Matt points out that this relationship could have a couple of different origins for any given respondent. Working for a company that is receiving subsidies, for example, could convert someone into thinking government favoritism is a good idea, or people who hold that view already might be more attracted to working in industries where these policies are more common. The two causes might also by synergistic, or at least mutually reinforcing—pro-favoritism employees join a heavily regulated firm, and then push for the firm to invest more in rent-seeking, growing the number of employees who are converted to pro-privilege outlooks tied to their salaries.

The majority of respondents in both categories did say that they support free markets and oppose favoritism, but the poll results also generated a category of people who seemed at odds with themselves:

[Leaders of firms who received government favoritism] were also more likely to hold contradictory beliefs about free enterprise—believing both that markets should be free and also that government should favor particular firms. Compared with other business leaders, those who work for favored firms were more than three times as likely to hold these contradictory ideas, 28 percent versus 8 percent.

No doubt there is an issue with different people assigning differing personal definitions to such general terms. In addition, there is a great deal of special pleading in the world of cronyism, in which business leaders proclaim their support for free enterprise in general, but claim that because their industry is in such a unusual position, government intervention is justified—just this once. Some corporate leaders also define policies that are favorable to them as the just, neutral policy, even when it confers considerable non-market advantages denied to other firms and industries.

As the late Detroit Board of Commerce official Willis Hall once wrote, the business world is full of people who will say “I’m for free enterprise—BUT!”

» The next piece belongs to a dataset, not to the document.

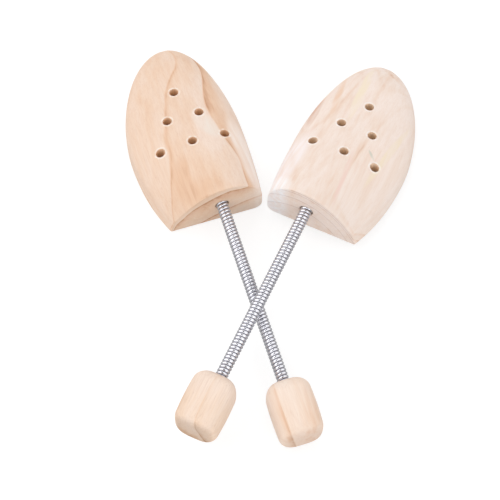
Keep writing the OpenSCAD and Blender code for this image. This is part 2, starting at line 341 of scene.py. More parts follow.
def across_grain(finish, place):
    """1 where the surface cuts across the fibres, 0 where it runs along them."""
    normal = finish.node("ShaderNodeNewGeometry", output="Normal")
    values = {0: normal, 1: place.col[1].xyz}
    along = finish.node("ShaderNodeVectorMath", {"operation": "DOT_PRODUCT"}, values, 1)
    return abs(along).between(*CUT_EDGE)


for side, place in places.items():
    print(side, "fibres run along", [round(v, 2) for v in place.col[1].xyz])

# %% Tell the seasons of a ring apart
TONE_STOPS = {"pale": 0.0, "warm": 0.4, "deep": 0.75, "line": 1.0}


def ring_lateness(finish, age, rings):
    """How late in its year the wood of this age grew, from (age, lateness) pairs."""
    low, high = rings[0][0], rings[-1][0]
    stops = [((level - low) / (high - low), grey(late)) for level, late in rings]
    ramp = finish.node("ShaderNodeValToRGB", {"stops": stops}, {0: (age - low) / (high - low)})
    return finish.node("ShaderNodeSeparateColor", None, {0: ramp})


def season_colour(finish, late, tones):
    stops = [(at, tones[tone]) for tone, at in TONE_STOPS.items()]
    return finish.node("ShaderNodeValToRGB", {"stops": stops}, {0: late})


print("the tones of a ring:", list(TONE_STOPS))

# %% [markdown]
# ## Grain and marks
# Inside its rings, pine is full of fibres. They run along the tree, so the noises that draw them are
# stretched that way, and show as dots on the cut ends. Single marks, such as a greenish streak or a paler
# patch, are ovals seen from above, and the drill tore pale chips from the rims of the vent holes. All of
# these could be painted on, but formulas need no picture and stay sharp from near by.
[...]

Rugged enterprisers in the home­building industry fight public housing—BUT government mort­gage corporations are needed. Some manufacturers object to any government regulation of their business—BUT they welcome a government tariff to curb foreign competition. Chambers of Com­merce in the TVA area fight for free enterprise—BUT government power, subsidized by all the people, is sought. Some retail merchants resist government regulation—BUT seek government aid in polic­ing “fair price” agreements. Seg­ments of the petroleum and mining industry are firm believers in the free enterprise system—BUT gov­ernment should control competitive imports.

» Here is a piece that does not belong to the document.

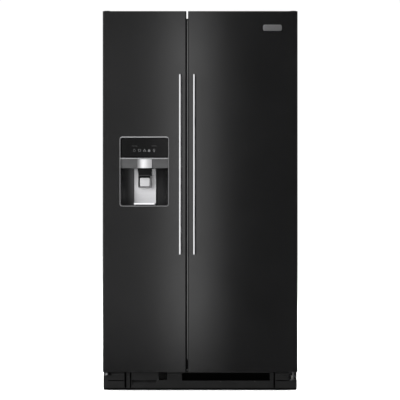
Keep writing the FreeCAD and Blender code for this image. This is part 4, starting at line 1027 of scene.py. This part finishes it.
class Sky:
    """The studio round the appliance, as brightness by direction."""

    def __init__(self):
        world = bpy.data.worlds.new("studio")
        world.use_nodes = True
        bpy.context.scene.world = world
        self.tree = world.node_tree
        self.tree.nodes.clear()

    def math(self, operation, *values):
        node = self.tree.nodes.new("ShaderNodeMath")
        node.operation = operation
        for socket, value in zip(node.inputs, values):
            if isinstance(value, (int, float)):
                socket.default_value = value
            else:
                self.tree.links.new(value, socket)
        return node.outputs[0]

    def bell(self, angle, centre, width):
        """A smooth hump: 1 at the centre and 0.37 one width away."""
        offset = self.math("DIVIDE", self.math("SUBTRACT", angle, centre), width)
        return self.math("EXPONENT", self.math("MULTIPLY", self.math("MULTIPLY", offset, offset), -1.0))

    def ramp(self, angle, start, end, low, high):
        """A smooth step from low to high."""
        node = self.tree.nodes.new("ShaderNodeMapRange")
        node.interpolation_type = "SMOOTHSTEP"
        for key, value in (("From Min", start), ("From Max", end), ("To Min", low), ("To Max", high)):
            node.inputs[key].default_value = value
        self.tree.links.new(angle, node.inputs["Value"])
        return node.outputs["Result"]

    def times(self, *values):
        """The product of several values."""
        product = values[0]
        for value in values[1:]:
            product = self.math("MULTIPLY", product, value)
        return product

    def plus(self, *values):
        """The sum of several values."""
        total = values[0]
        for value in values[1:]:
            total = self.math("ADD", total, value)
        return total

    def brightness(self):
        """A window strip ahead, a bright wall at the left, a dark one at the right and a ceiling."""
        coordinates = self.tree.nodes.new("ShaderNodeTexCoord")
        split = self.tree.nodes.new("ShaderNodeSeparateXYZ")
        self.tree.links.new(coordinates.outputs["Generated"], split.inputs[0])
        x, y, z = split.outputs
        turn = self.math("DEGREES", self.math("ARCTAN2", x, self.math("MULTIPLY", y, -1.0)))
        rise = self.math("DEGREES", self.math("ARCSINE", z))
        strip = self.plus(
            self.times(self.bell(turn, -0.46, 1.2), 1.6),
            self.ramp(turn, -1.8, 1.5, 0.34, 0.0),
        )
        above = self.ramp(rise, 6.2, 10.5, 1.0, 0.35)
        below = self.ramp(rise, -3.9, -9.4, 1.0, 0.05)
        front_only = self.ramp(turn, -7.0, -9.0, 1.0, 0.0)
        ahead = self.times(strip, above, below, front_only)
        left_wall = self.times(
            self.ramp(turn, -8.0, -14.0, 0.0, 1.6),
            self.ramp(turn, -95.0, -118.0, 1.0, 0.0),
        )
        ceiling = self.ramp(rise, 35.0, 70.0, 0.0, 2.2)
        return self.plus(ahead, left_wall, ceiling)

    def build(self):
        studio = self.tree.nodes.new("ShaderNodeBackground")
        studio.inputs["Color"].default_value = (1, 1, 1, 1)
        self.tree.links.new(self.brightness(), studio.inputs["Strength"])
        white = self.tree.nodes.new("ShaderNodeBackground")
        white.inputs["Color"].default_value = (1, 1, 1, 1)
        white.inputs["Strength"].default_value = BACKDROP
        path = self.tree.nodes.new("ShaderNodeLightPath")
        mix = self.tree.nodes.new("ShaderNodeMixShader")
        output = self.tree.nodes.new("ShaderNodeOutputWorld")
        self.tree.links.new(path.outputs["Is Camera Ray"], mix.inputs["Fac"])
        self.tree.links.new(studio.outputs[0], mix.inputs[1])
        self.tree.links.new(white.outputs[0], mix.inputs[2])
        self.tree.links.new(mix.outputs[0], output.inputs["Surface"])


def add_floor():
    """A wide pale floor."""
    half = 14.0
    mesh = bpy.data.meshes.new("studio_floor")
    corners = [(-half, -half, 0), (half, -half, 0), (half, half, 0), (-half, half, 0)]
    mesh.from_pydata(corners, [], [(0, 1, 2, 3)])
    floor = bpy.data.objects.new("studio_floor", mesh)
    s = Surface("pale_floor", (0.9, 0.9, 0.9), 0.8)
    s.mottle(s.noise(0.8, 2.0), (0.89, 0.89, 0.89), (0.91, 0.91, 0.91))
    mesh.materials.append(s.material)
    bpy.context.collection.objects.link(floor)
    floor.visible_glossy = False


add_camera()
Sky().build()
add_floor()
add_light("key", (-3.2, -4.5, 2.6), (0, -0.3, 0.9), (2.5, 2.5), 260)
add_light("fill", (3.6, -1.5, 2.4), (0, 0, 0.9), (2.5, 2.5), 60)
add_light("back", (1.5, 4.2, 2.8), (0, 0, 0.9), (3, 2), 160)
add_light("top", (0, 0, 4.6), (0, 0, 0), (6, 6), 700)
bpy.context.scene.view_settings.view_transform = "Standard"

Given the self-serving and often elastic definitions people use when it comes to seeking and accepting privileges, I suspect the numbers of those who both benefit from and approving of the seeking after government favors are even higher than the responses to Matt’s poll would indicate. Some of them just don’t realize or agree that that’s what they’re doing.

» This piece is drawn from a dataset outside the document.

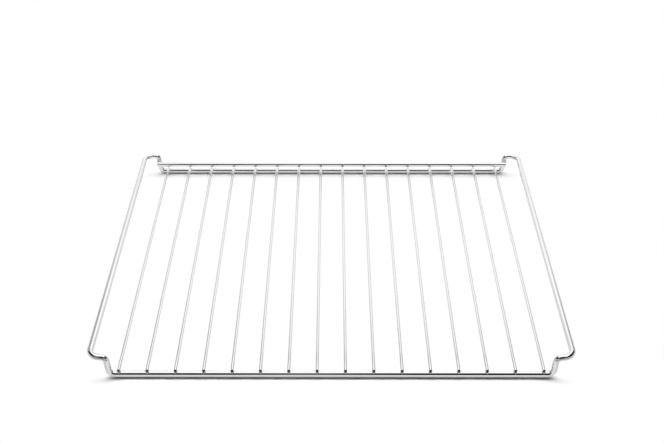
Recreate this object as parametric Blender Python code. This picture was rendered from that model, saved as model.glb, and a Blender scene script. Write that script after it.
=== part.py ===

All of that being said, there are also reasons to think that corruption in American business is less common than many fear. My Competitive Enterprise Institute colleagues Fred Smith and Ryan Young wrote, back in 2015, about what public choice economists have called the Tullock Paradox—if there’s so much potential government money to be had (and there is), why don’t we see even more lobbying and other rent-seeking behavior than we actually do? Part of the answer is that obtaining rents through the political process is less efficient and more contingent than it may seem, and consumes more of the gains than most people realize. They also make a point to acknowledge that at least some people do, in fact, abstain from such opportunities on principle. Their full study, “Virtuous Capitalism,” is well worth a read.